J.J. Abrams continues to ineffectively cloak his movies with lackluster secrets and an overabundance of lens flares, but he can still create fantastic action sequences that will keep your attention. Star Trek Into Darkness marks the second time we see the S.S. Enterprise and its crew together in action, but in some ways plays as if the lessons of the first movie didn’t happen at all as they’re faced with a powerful new villain. The sci-fi movie may engage audiences with its heavy CG action scenes but its story falls apart as we edge closer towards the bulk of the main story.
- Director: J.J. Abrams
- Writers: Alex Kurtzman, Roberto Orci, Damon Lindelof
- Cast: Chris Pine, Zachary Quinto, Benedict Cumberbatch, Zoe Saldana, Alice Eve, Peter Weller, Karl Urban, Simon Pegg, Bruce Greenwood, John Cho, Anton Yelchin
- Cinematography: Daniel Mindel
- Original Music By: Michael Giacchino
The crew of the Enterprise has settled back down on Earth only to be faced with Starfleet’s most powerful villain yet. A terrorist within the organization is wreaking all sorts of havoc on the group and on innocent lives across the world. Captain Kirk (Pines) is set to go on a manhunt in a war-zone in order to apprehend the terrorist, only to be caught up in a deadly scheme.
- Action On Top Of Action: The 2009 Star Trek was entertaining to a degree but a bit stretched out when it came to the grand action scenes. This time around the action feels tighter, and more engaging than before. It’s probably due to a combination of killer CG effects mixed with tighter editing. You’re still able to enjoy the adventure all the same but it helps make the movie feel like it’s moving along a lot faster, which you would want in an epic sci-fi adventure of this magnitude.
- Love For Giacchino: Michael Giacchino is one of the very few composers out there who produces beautiful scores consistently. He kills it again with Star Trek Into Darkness as he integrates his style within the first movie and still creates new music that accentuates the story to a more heightened degree. Simply put, Giacchino knows how to make any movie sound fantastic, even if it’s not the greatest thing ever.
- Scotty & Bones: Simon Pegg and Karl Urban really steal the show here. They both are able to snag some of the best lines and in some ways are a bit more interesting than Kirk and Spock. Then again, Kirk and Spock’s whole story line is painfully predictable so at least the film has characters like these two to get our minds off of it if just for a second.
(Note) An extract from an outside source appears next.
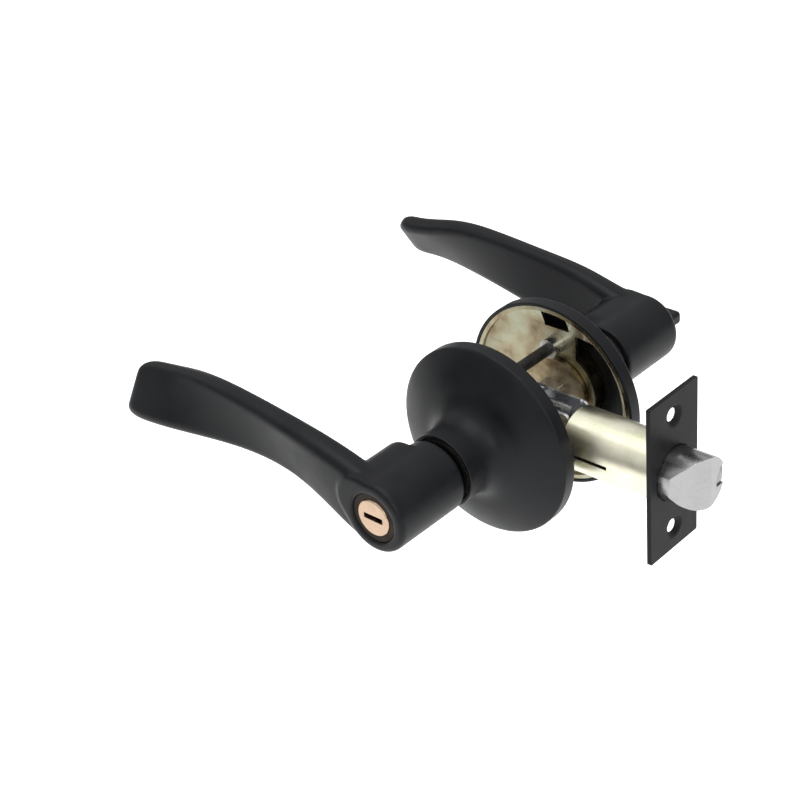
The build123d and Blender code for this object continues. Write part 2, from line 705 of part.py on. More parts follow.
def wafer_places():
    first = PLUG_FRONT - WAFER_PITCH - WAFER_THICK
    return [first - WAFER_PITCH * index for index in range(WAFER_COUNT)]


def key_plug():
    """The plug that the key turns, with a flat keyway and a slot for each wafer."""
    plug = rod_y(PLUG_R, PLUG_REAR, PLUG_FRONT + PLUG_PROUD)
    plug = chamfer(plug.edges().group_by(Axis.Y)[-1], 0.35)
    plug += rod_y(TAIL_R, PLUG_REAR - TAIL_LENGTH, PLUG_REAR + 1)
    half_width = KEYWAY_WIDTH / 2
    half = KEYWAY_HEIGHT / 2
    plug -= slab((-half_width, half_width), (PLUG_FRONT - KEYWAY_DEPTH, PLUG_FRONT + 5), (-half, half))
    plug -= [wafer(place, FIT) for place in wafer_places()]
    return outside(plug - tail_slot(FIT))


def wafer(place, clearance):
    """A wafer's blank at one place along the plug."""
    half = WAFER_THICK / 2 + clearance
    reach = WAFER_LENGTH / 2 + clearance
    rise = WAFER_HEIGHT / 2 + clearance
    return slab((-reach, reach), (place - half, place + half), (-rise, rise))


def cylinder_wafers():
    """Flat wafers that ride in the plug, each with a window that the key would pass through."""
    half = KEYWAY_HEIGHT / 2
    window = slab((-KEYWAY_WIDTH / 2 + 0.6, KEYWAY_WIDTH / 2 - 0.2), (0, PLUG_FRONT), (-half, half))
    return [outside(wafer(place, 0) - window) for place in wafer_places()]


def tail_slot(clearance):
    """The slot across the plug's tail that holds the tailpiece."""
    half = TAILPIECE_THICK / 2 + clearance
    reach = TAILPIECE_WIDTH / 2 + clearance
    return slab((-reach, reach), (PLUG_REAR - TAIL_LENGTH - 1, PLUG_REAR - 0.5), (-half, half))


def cylinder_clip():
    """The open clip on the plug's tail that keeps the plug in its housing."""
    end = PLUG_REAR - GAP / 2
    ring = ring_y(CYLINDER_REAR_R - 0.8, TAIL_R + FIT, end - CLIP_THICK, end)
    return outside(ring - slab((-2.0, 2.0), (0, 99), (0, 20)))


def cylinder_tailpiece():
    """The flat blade that turns the lock coupler when the key is turned."""
    half_width = TAILPIECE_WIDTH / 2
    half = TAILPIECE_THICK / 2
    end = COUPLER_START + COUPLER_LENGTH - COUPLER_RECESS + 0.8
    return outside(slab((-half_width, half_width), (end, PLUG_REAR - 0.6), (-half, half)))


def lock_coupler():
    """The drum on the locking bar's end, with a round recess that gives the tailpiece lost motion."""
    end = COUPLER_START + COUPLER_LENGTH
    drum = rod_y(COUPLER_R, COUPLER_START, end)
    drum -= rod_y(TAILPIECE_WIDTH / 2 + 0.4, end - COUPLER_RECESS, end + 1)
    half_width = BAR_WIDTH / 2 + FIT
    half = BAR_THICK / 2 + FIT
    return outside(drum - slab((-half_width, half_width), (0, end - COUPLER_RECESS - 0.8), (-half, half)))


def locking_bar():
    """The flat bar through the spindle, from the turn button to the lock coupler."""
    half_width = BAR_WIDTH / 2
    half = BAR_THICK / 2
    start = -(COUPLER_START + COUPLER_LENGTH - COUPLER_RECESS - 0.9)
    return slab((-half_width, half_width), (start, BUTTON_STEM_START + BUTTON_BAR_SEAT), (-half, half))


def turn_button():
    """The small blade that locks the outside lever, on a round collar and a stem."""
    end = INSIDE_PROJECTION + BUTTON_PROUD
    half_length = BUTTON_BLADE_LENGTH / 2
    half = BUTTON_BLADE_THICK / 2
    blade = slab((-half_length, half_length), (INSIDE_PROJECTION - 1, end), (-half, half))
    blade = fillet(blade.edges().filter_by(Axis.Y), BUTTON_CORNER_R)
    blade = fillet(blade.edges().group_by(Axis.Y)[-1], BUTTON_TOP_R)
    collar = rod_y(BUTTON_COLLAR_R, SLEEVE_END + BUTTON_GUIDE_LENGTH, INSIDE_PROJECTION - 0.6)
    stem = rod_y(BUTTON_STEM_R, BUTTON_STEM_START, SLEEVE_END + BUTTON_GUIDE_LENGTH + 1)
    slot_width = BAR_WIDTH / 2 + FIT
    slot_thick = BAR_THICK / 2 + FIT
    slot_end = BUTTON_STEM_START + BUTTON_BAR_SEAT + FIT
    slot = slab((-slot_width, slot_width), (0, slot_end), (-slot_thick, slot_thick))
    blade &= rod_y(BUTTON_COLLAR_R, 0, 200)
    groove_end = BUTTON_CLIP + CLIP_THICK + FIT
    groove = ring_y(BUTTON_STEM_R + 1, BUTTON_STEM_R - 0.5, BUTTON_CLIP - FIT, groove_end)
    return blade + collar + stem - slot - groove


def button_guide():
    """The disc pressed into the sleeve's end that the button's stem turns in."""
    start = SLEEVE_END - BUTTON_GUIDE_LENGTH
    return ring_y(SLEEVE_BORE_R - FIT, BUTTON_STEM_R + RUN, start, SLEEVE_END)


def button_clip():
    """The open clip that keeps the turn button in its guide."""
    ring = ring_y(BUTTON_STEM_R + 2.0, BUTTON_STEM_R - 0.45, BUTTON_CLIP, BUTTON_CLIP + CLIP_THICK)
    return ring - slab((-1.6, 1.6), (0, 99), (0, 20))


PIECES = {
    "faceplate": faceplate,
    "latch_tube": latch_tube,
    "latch_front_bushing": latch_front_bushing,
    "spring_stop": spring_stop,
    "latch_case_plates": lambda: [case_plate(), outside(case_plate())],
    "latch_case_rivets": case_rivets,
    "latch_bolt": latch_bolt,
    "deadlatch_plunger": deadlatch_plunger,
    "plunger_spring": plunger_spring,
    "bolt_spring": bolt_spring,
    "bolt_drawbar": bolt_drawbar,
    "drawbar_pins": drawbar_pins,
    "latch_cam": latch_cam,
    "spindle": spindle,
    "mounting_posts": mounting_posts,
    "mounting_screws": mounting_screws,
    "screw_collars": screw_collars,
    "outside_lever": outside_lever,
    "cylinder_body": cylinder_body,
    "key_plug": key_plug,
    "cylinder_wafers": cylinder_wafers,
    "cylinder_clip": cylinder_clip,
    "cylinder_tailpiece": cylinder_tailpiece,
    "lock_coupler": lock_coupler,
    "locking_bar": locking_bar,
    "inside_lever": inside_lever,
    "turn_button": turn_button,
    "button_guide": button_guide,
    "button_clip": button_clip,
}

# Both sides of the door have these pieces.
PAIRED = {
    "rose": rose,
    "mounting_plate": mounting_plate,
    "bushing": bushing,
    "spring_housing": spring_housing,
    "return_spring": return_spring,
    "drive_sleeve": drive_sleeve,
    "circlip": circlip,
    "gap_washer": gap_washer,
    "lever_catch": lever_catch,
    "catch_spring": catch_spring,
}


def as_shape(piece):
    return Compound(children=list(piece)) if isinstance(piece, (list, tuple)) else piece


os.makedirs("parts", exist_ok=True)
for name, make in PIECES.items():
    export_step(as_shape(make()), f"parts/{name}.step")
for name, make in PAIRED.items():
    piece = as_shape(make())
    export_step(piece, f"parts/inside_{name}.step")
    export_step(outside(piece), f"parts/outside_{name}.step")
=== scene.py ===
"""Looks for a keyed lever lockset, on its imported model: softened pieces, finishes and a studio.

Everything is in metres. The origin is on the spindle axis midway between the roses, +X runs to the
latch faceplate, +Y to the inside lever and +Z is up.
"""

import json
import math

import bpy
from mathutils import Matrix, Vector

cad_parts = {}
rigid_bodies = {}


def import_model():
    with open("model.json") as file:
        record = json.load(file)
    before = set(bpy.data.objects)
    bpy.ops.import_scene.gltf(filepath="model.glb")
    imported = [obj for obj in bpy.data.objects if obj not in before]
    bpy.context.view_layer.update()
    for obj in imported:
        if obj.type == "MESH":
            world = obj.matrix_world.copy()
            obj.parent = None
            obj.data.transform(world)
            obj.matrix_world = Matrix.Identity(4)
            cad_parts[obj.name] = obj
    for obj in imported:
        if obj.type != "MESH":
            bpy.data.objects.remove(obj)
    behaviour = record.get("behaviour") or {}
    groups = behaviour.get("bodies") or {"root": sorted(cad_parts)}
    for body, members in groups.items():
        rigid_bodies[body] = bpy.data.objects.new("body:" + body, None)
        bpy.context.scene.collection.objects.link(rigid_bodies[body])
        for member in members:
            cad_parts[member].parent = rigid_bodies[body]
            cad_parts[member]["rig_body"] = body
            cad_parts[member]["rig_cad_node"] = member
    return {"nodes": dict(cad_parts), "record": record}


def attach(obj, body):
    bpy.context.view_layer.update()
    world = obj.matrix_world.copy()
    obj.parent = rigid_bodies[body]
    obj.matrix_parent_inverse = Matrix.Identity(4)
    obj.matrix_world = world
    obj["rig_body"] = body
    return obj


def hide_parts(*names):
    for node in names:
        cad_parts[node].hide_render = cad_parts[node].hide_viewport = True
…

- Benedict: The British actor has been in a number of big movies for over a decade now (War Horse, Tinker Tailor Soldier Spy) but hasn’t gotten the opportunity to really shine up until this point. While the big reveal of his character isn’t that shocking, his performance as the menacing and crazy powerful threat is excellent. He’s intimidating, cunning and his over abundance of confidence is oozing out of him in each scene.
- Most Of Our Story: The majority of the story is laid out very neatly. We’re introduced to our characters, our main problem is exposed to them all and then they take action in order to save the day, while discovering new things about the situation around them at the same time. What the story is missing is the form of connection that we had with Kirk, Spock and the others in the first movie. We’re going through the steps of a general adventure, laying out the general personalities of each character, but any sort of development when it comes to any relationship is thrown by the wayside in order to advance the predictable plot having to deal with betrayal within Starfleet. The writers spare us with a couple of very brief moments between Kirk and Spock, showing their complicated friendship, but it feels like a repeat of what we’ve seen before in the first Star Trek movie. Furthermore, Kirk’s actions in this movie don’t entirely make sense. He went through a large character arc in the first film that changed him from the rogue to a team player. Now we find him bending the rules all over again in order to protect the ones he loves, as if none of the events from Star Trek happened in the first place. The same can be said with Spock who still continues to struggle with his half-Vulcan, half-human heritage. Did they just essentially reboot the character stories just to add some story filler for Star Trek Into Darkness? Apparently so.
- The Climax: Star Trek Into Darkness was well on its way to be a fine summer popcorn flick until the last thirty minutes were shown onscreen. What we got was the writers/filmmakers reaching back into previous Star Trek movies, picking apart some of the more iconic scenes and characters that worked back then, and squishing it all together with a more updated setting. Instead what we got was a bit of a mess that involved some elements of Star Trek II: Wrath of Khan and just bland storytelling that eventually gets wrapped up in a happy little conclusion bow. Even the writers seemed a little uninterested in the first big story twist that they had and used one of the main villains to essentially extract what wasn’t working. Just like Zachary Quinto’s delivery of one of Star Trek‘s most memorable likes, the last thirty minutes are embarrassing to sit and watch.
Star Trek Into Darkness relies too heavily on the stereotypical J.J. Abrams mystery box BS, which ultimately sinks the whole film.
Star Trek Into Darkness is out in theaters now, presented in 2D and 3D.